EXERCISE:
Only the lines from the one holding "color(feldspar_colour) grit(feldspar, 0);" through the one holding "COAT_LOW, COAT_HIGH = (Vector(corner)" are to be retyped, exactly as they appear, with both boundary lines included.

DATA SHOWN:
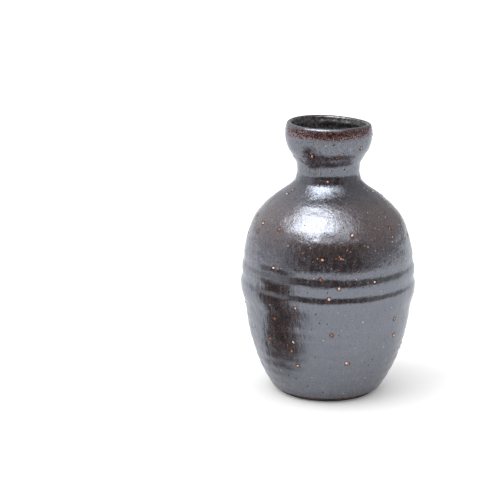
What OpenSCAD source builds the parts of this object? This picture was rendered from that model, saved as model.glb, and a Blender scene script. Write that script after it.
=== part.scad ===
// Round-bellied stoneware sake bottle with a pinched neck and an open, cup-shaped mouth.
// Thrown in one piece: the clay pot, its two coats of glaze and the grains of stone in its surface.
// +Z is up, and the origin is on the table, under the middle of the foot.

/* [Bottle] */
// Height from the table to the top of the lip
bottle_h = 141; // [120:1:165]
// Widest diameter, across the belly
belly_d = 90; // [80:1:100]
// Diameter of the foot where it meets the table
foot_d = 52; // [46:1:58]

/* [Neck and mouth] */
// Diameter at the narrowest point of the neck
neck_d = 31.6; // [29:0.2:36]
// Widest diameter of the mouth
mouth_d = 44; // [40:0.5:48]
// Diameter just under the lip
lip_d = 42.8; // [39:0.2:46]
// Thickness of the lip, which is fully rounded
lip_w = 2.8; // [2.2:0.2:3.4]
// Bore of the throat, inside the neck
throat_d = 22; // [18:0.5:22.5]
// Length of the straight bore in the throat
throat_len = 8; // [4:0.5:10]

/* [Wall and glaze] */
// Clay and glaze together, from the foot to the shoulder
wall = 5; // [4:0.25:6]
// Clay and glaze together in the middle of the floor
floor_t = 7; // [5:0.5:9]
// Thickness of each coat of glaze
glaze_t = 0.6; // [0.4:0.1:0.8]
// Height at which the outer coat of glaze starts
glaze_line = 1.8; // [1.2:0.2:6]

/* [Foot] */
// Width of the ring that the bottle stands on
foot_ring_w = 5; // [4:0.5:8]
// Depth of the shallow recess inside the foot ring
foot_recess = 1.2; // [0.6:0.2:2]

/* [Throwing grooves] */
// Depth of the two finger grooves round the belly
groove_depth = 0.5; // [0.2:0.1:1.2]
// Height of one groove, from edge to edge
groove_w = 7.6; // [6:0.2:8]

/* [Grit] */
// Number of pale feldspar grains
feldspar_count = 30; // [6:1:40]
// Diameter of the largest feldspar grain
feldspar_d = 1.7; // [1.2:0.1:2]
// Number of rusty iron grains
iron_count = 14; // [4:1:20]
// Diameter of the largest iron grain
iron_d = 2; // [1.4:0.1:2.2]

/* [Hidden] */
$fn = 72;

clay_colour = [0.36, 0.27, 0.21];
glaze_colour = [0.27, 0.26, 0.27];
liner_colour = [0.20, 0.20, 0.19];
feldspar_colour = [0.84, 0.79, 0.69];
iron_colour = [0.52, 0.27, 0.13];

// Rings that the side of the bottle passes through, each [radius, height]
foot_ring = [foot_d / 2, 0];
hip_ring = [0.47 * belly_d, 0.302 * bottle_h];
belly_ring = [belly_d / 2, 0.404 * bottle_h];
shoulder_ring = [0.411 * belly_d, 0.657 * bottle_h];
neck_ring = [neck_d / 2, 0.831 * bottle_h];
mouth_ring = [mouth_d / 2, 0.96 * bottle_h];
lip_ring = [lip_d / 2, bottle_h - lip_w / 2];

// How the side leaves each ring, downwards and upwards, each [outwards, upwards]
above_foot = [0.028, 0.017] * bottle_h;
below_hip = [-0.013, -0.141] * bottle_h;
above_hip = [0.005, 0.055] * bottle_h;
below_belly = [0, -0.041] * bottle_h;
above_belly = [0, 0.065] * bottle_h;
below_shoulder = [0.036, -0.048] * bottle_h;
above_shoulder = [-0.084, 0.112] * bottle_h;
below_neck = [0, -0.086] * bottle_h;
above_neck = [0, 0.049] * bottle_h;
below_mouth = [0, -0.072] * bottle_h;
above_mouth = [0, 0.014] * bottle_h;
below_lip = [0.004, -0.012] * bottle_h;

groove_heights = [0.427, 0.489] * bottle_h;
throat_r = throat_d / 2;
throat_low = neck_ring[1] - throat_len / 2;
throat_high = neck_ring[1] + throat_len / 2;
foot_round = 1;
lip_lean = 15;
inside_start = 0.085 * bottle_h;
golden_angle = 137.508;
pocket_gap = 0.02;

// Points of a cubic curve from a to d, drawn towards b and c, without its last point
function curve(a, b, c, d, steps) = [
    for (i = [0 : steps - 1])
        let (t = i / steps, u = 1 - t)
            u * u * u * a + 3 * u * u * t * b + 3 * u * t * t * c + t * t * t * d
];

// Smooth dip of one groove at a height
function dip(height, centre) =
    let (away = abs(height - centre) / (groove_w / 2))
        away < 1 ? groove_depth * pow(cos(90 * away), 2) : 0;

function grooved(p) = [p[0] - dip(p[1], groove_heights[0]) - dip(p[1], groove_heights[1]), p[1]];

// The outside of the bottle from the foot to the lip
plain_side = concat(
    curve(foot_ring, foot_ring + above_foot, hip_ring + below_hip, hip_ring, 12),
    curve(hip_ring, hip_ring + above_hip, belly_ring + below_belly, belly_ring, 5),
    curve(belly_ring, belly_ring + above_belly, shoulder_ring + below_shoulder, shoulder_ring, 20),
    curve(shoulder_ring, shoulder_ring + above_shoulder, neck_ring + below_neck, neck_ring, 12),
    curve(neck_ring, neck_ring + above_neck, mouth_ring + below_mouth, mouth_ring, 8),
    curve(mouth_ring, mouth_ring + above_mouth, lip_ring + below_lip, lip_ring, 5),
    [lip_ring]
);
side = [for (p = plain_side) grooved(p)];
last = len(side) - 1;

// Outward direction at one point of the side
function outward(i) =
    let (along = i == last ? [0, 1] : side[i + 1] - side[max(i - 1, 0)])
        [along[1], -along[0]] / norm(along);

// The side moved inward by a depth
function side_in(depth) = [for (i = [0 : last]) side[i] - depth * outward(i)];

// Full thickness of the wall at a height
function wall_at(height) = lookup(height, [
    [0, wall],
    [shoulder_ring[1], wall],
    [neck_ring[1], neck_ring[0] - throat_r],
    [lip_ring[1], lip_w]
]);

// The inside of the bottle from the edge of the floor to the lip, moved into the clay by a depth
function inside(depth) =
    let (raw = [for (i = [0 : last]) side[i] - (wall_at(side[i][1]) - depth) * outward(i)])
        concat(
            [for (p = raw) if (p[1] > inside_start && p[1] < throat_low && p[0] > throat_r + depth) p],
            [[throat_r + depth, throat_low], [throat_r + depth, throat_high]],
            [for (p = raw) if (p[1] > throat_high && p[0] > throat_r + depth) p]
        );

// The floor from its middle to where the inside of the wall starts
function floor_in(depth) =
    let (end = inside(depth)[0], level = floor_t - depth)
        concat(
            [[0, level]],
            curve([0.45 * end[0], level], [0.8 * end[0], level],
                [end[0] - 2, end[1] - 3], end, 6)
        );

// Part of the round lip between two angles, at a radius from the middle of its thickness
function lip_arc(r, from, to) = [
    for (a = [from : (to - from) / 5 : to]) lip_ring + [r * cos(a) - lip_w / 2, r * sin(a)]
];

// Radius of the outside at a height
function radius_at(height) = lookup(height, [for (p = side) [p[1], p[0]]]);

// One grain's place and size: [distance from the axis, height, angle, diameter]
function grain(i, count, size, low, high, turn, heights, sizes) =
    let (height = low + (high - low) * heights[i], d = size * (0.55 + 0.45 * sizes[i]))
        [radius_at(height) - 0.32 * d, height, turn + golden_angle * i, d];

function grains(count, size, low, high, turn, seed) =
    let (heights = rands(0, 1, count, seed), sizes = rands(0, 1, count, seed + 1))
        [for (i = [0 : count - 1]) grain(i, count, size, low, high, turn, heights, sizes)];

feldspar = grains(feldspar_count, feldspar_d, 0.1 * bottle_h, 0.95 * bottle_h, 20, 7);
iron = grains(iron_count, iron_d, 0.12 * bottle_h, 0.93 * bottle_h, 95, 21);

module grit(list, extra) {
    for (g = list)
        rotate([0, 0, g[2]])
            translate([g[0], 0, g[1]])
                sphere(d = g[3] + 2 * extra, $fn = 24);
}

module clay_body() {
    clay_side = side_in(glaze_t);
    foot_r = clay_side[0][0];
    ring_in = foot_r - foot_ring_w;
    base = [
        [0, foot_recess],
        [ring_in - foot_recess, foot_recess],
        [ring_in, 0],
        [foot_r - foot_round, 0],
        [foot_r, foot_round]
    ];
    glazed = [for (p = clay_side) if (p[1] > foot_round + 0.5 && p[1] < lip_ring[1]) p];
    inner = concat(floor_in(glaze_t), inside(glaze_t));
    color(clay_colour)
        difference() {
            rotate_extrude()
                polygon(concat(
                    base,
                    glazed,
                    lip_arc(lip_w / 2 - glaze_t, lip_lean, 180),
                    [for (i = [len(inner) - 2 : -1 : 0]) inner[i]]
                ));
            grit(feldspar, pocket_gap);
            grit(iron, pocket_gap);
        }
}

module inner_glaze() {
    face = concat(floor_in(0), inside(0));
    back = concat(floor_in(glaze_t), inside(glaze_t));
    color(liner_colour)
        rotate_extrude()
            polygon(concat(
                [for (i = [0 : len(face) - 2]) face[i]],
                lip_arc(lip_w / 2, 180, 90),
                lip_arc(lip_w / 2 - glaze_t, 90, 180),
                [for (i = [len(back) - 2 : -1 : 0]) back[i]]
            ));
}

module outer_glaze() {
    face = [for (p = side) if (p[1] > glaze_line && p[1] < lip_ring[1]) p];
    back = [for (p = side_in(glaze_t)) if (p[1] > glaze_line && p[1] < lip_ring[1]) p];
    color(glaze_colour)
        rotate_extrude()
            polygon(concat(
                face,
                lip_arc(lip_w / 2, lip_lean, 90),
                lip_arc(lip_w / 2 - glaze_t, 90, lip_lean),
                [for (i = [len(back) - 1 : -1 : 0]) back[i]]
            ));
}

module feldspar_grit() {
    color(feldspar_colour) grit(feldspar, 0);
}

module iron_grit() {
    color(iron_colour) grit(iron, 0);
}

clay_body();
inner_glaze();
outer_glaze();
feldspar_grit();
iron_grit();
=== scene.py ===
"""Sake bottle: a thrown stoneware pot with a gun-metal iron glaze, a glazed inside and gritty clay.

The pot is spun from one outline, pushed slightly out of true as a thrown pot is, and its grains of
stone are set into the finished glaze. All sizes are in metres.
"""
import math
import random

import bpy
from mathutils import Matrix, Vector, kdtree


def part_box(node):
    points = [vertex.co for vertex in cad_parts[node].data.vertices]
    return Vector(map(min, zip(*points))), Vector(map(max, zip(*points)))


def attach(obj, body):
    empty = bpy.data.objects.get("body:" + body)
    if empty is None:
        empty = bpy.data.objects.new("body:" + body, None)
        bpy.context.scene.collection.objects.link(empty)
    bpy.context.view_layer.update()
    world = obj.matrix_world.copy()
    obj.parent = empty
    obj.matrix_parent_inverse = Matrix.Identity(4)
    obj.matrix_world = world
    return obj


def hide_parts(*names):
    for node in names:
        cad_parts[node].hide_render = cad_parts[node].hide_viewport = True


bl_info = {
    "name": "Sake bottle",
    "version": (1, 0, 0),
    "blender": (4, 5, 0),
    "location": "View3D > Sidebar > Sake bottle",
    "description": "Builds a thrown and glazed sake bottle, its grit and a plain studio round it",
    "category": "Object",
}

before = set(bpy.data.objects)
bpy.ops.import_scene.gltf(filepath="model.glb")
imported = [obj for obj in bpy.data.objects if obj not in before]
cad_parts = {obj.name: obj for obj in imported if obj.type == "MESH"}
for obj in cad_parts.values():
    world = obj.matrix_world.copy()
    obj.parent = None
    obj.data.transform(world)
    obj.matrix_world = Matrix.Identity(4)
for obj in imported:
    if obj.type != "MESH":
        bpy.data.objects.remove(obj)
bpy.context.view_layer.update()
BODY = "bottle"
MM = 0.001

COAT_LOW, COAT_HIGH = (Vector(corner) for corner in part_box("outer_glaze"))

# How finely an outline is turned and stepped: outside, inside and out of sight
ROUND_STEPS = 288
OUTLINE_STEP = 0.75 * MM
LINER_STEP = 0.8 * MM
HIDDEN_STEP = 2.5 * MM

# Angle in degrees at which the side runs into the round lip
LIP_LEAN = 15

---

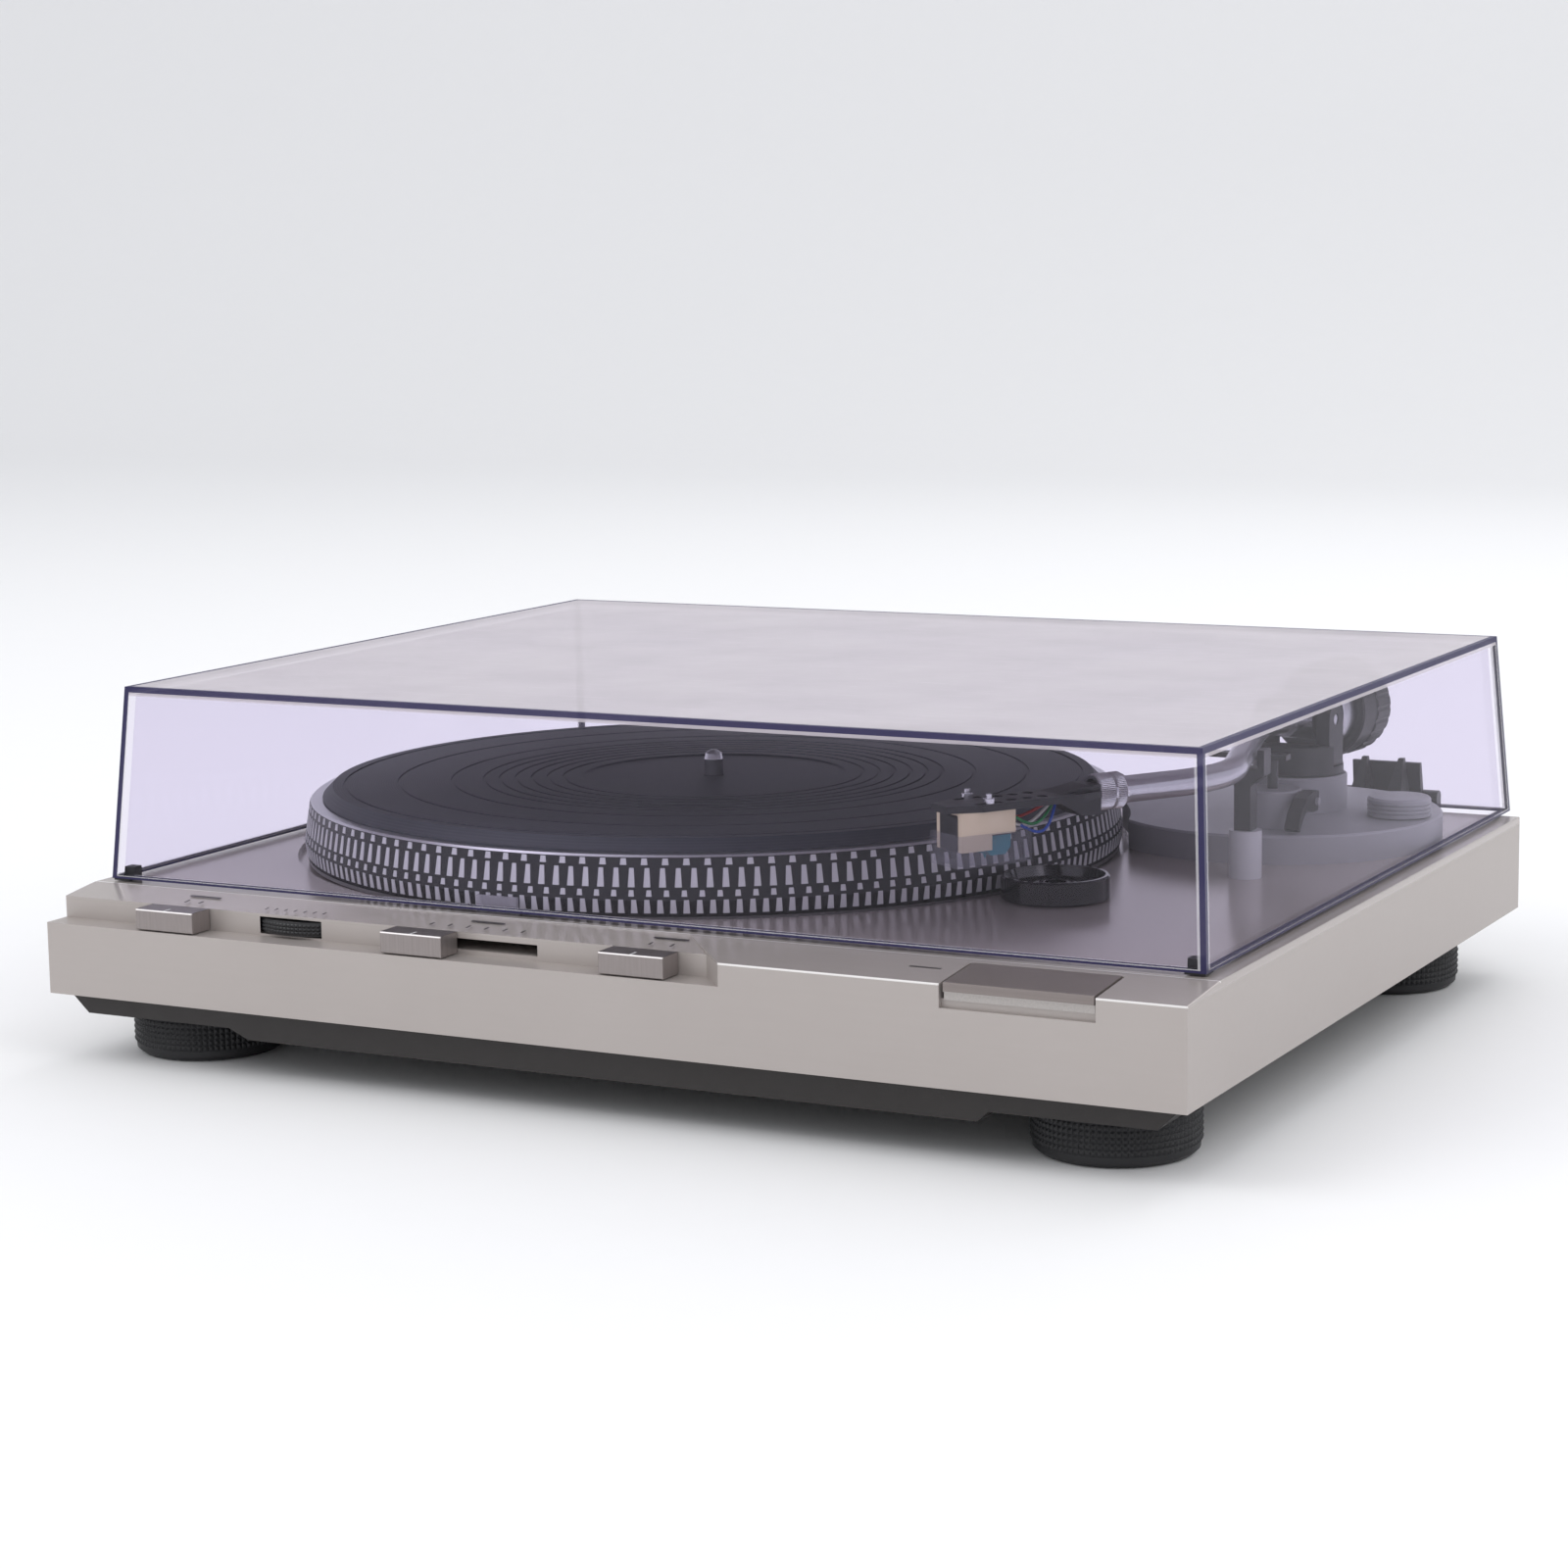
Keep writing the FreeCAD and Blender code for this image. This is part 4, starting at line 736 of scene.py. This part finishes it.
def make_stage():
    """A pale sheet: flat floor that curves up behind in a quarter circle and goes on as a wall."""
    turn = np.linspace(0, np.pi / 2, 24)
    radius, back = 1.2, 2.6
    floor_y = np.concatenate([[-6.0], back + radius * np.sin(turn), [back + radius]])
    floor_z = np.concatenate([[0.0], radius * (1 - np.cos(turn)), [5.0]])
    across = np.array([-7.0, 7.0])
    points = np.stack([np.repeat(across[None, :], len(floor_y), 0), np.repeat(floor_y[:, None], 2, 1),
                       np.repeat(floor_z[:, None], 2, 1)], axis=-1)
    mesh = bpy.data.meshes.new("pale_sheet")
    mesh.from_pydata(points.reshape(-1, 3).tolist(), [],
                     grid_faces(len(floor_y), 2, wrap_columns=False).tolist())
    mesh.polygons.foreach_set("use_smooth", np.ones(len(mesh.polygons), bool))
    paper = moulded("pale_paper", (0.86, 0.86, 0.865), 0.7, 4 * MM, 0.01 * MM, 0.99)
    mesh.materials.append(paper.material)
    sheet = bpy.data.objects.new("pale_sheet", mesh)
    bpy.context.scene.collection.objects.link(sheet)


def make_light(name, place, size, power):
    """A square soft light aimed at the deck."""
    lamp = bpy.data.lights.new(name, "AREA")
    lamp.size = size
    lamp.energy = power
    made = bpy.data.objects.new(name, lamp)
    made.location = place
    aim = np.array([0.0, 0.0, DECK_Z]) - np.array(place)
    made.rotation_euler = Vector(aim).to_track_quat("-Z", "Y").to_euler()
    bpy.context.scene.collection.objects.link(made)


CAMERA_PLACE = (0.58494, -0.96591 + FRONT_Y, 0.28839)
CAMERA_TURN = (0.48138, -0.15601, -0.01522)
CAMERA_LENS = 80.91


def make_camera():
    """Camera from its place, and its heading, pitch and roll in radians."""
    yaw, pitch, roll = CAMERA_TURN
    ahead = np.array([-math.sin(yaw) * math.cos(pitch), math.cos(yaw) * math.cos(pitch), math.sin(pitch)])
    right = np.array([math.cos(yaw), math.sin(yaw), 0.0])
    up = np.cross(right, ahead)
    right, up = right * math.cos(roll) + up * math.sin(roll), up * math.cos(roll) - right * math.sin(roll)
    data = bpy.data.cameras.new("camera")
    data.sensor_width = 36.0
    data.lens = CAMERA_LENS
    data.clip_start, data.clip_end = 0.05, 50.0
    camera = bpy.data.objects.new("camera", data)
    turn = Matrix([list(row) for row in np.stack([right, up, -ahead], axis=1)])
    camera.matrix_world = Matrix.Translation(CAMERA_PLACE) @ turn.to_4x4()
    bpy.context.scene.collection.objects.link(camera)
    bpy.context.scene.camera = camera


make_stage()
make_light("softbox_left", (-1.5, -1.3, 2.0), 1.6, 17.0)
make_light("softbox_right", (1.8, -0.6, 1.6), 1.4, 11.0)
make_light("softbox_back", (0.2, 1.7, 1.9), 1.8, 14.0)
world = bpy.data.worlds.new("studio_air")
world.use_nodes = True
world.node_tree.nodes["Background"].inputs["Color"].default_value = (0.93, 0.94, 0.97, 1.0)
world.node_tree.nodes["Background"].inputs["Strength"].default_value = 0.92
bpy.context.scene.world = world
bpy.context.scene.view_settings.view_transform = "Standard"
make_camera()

...

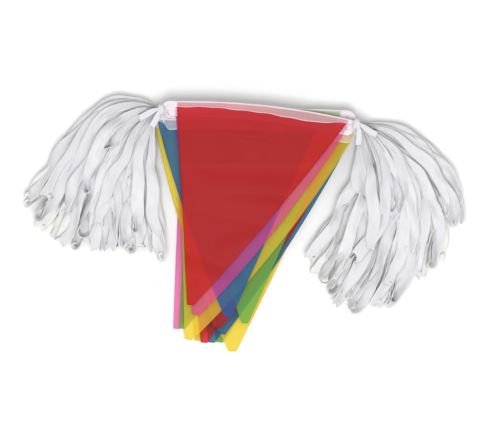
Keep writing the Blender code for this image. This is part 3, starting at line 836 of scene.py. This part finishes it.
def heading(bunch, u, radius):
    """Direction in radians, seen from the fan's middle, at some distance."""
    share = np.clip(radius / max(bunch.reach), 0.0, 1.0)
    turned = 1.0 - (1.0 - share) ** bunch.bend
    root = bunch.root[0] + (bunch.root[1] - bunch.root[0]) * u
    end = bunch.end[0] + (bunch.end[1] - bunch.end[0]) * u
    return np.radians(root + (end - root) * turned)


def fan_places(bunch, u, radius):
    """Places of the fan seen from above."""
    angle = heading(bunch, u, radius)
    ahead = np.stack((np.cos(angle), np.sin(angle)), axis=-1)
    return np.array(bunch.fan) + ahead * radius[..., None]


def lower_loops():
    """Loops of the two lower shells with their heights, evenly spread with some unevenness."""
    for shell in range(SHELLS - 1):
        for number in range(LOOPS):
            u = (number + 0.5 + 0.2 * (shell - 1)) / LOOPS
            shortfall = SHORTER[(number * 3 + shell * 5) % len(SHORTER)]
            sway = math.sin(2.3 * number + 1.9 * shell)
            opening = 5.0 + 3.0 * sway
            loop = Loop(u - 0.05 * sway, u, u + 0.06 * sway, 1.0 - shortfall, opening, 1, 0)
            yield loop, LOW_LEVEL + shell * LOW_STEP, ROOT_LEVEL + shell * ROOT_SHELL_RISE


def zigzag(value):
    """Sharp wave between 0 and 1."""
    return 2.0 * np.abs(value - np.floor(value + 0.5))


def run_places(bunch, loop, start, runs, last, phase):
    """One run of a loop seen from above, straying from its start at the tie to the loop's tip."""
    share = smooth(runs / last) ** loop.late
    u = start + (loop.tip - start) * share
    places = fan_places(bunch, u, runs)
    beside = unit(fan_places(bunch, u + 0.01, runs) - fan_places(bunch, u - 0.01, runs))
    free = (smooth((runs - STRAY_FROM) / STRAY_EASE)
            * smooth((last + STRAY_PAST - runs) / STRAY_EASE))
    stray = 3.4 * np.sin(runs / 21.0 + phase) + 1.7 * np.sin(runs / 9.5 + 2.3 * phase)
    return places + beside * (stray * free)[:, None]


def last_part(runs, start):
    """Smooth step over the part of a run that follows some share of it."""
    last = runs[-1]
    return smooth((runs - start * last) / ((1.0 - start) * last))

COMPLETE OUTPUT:
    color(feldspar_colour) grit(feldspar, 0);
}

module iron_grit() {
    color(iron_colour) grit(iron, 0);
}

clay_body();
inner_glaze();
outer_glaze();
feldspar_grit();
iron_grit();
=== scene.py ===
"""Sake bottle: a thrown stoneware pot with a gun-metal iron glaze, a glazed inside and gritty clay.

The pot is spun from one outline, pushed slightly out of true as a thrown pot is, and its grains of
stone are set into the finished glaze. All sizes are in metres.
"""
import math
import random

import bpy
from mathutils import Matrix, Vector, kdtree


def part_box(node):
    points = [vertex.co for vertex in cad_parts[node].data.vertices]
    return Vector(map(min, zip(*points))), Vector(map(max, zip(*points)))


def attach(obj, body):
    empty = bpy.data.objects.get("body:" + body)
    if empty is None:
        empty = bpy.data.objects.new("body:" + body, None)
        bpy.context.scene.collection.objects.link(empty)
    bpy.context.view_layer.update()
    world = obj.matrix_world.copy()
    obj.parent = empty
    obj.matrix_parent_inverse = Matrix.Identity(4)
    obj.matrix_world = world
    return obj


def hide_parts(*names):
    for node in names:
        cad_parts[node].hide_render = cad_parts[node].hide_viewport = True


bl_info = {
    "name": "Sake bottle",
    "version": (1, 0, 0),
    "blender": (4, 5, 0),
    "location": "View3D > Sidebar > Sake bottle",
    "description": "Builds a thrown and glazed sake bottle, its grit and a plain studio round it",
    "category": "Object",
}

before = set(bpy.data.objects)
bpy.ops.import_scene.gltf(filepath="model.glb")
imported = [obj for obj in bpy.data.objects if obj not in before]
cad_parts = {obj.name: obj for obj in imported if obj.type == "MESH"}
for obj in cad_parts.values():
    world = obj.matrix_world.copy()
    obj.parent = None
    obj.data.transform(world)
    obj.matrix_world = Matrix.Identity(4)
for obj in imported:
    if obj.type != "MESH":
        bpy.data.objects.remove(obj)
bpy.context.view_layer.update()
BODY = "bottle"
MM = 0.001

COAT_LOW, COAT_HIGH = (Vector(corner) for corner in part_box("outer_glaze"))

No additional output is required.